Voters have the right to decide whether letting the protesters in was an act of organizing her discretion “in a manifestly unreasonable manner or exercised for untenable reasons.”
They also have the right to decide whether Sawant should be removed for leading a protest march to Durkan’s house, revealing an address that’s protected under the state confidentiality program because of her former job as U.S. district attorney. Sawant said she didn’t lead the march but merely spoke at it, and didn’t know Durkan’s address. Recall supporters contended the councilwoman stood in front of the march and it would be a “remarkable coincidence” that the protest wound up in front of the one home in Seattle belonging to the mayor.
Madsen pointed out it’s up to voters, not the court, to determine what’s true.
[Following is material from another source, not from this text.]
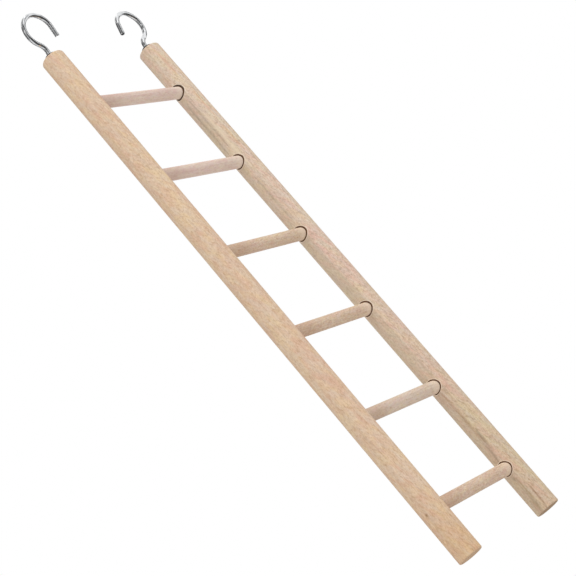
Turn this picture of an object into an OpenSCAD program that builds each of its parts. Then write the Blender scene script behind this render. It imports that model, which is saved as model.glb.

The justice doubted the protest wound up there as a coincidence and, based on the allegations, voters could conclude Sawant did organize the protest, intended to protest at the mayor’s home and went there to deliver a message.
Just because the court says an official can be recalled for his or her actions, doesn’t mean they will. Organizers now have 180 days to gather the needed 10,700 valid signatures in Sawant’s council district to get the recall petition on the ballot. That’s a tough hill to climb. Despite the court ruling that the Fortney recall effort could go before voters, organizers couldn’t get enough signatures to make the ballot.
But the court’s rulings on what’s a valid reason to make the ballot stand as precedent, regardless of whether a recall gets there.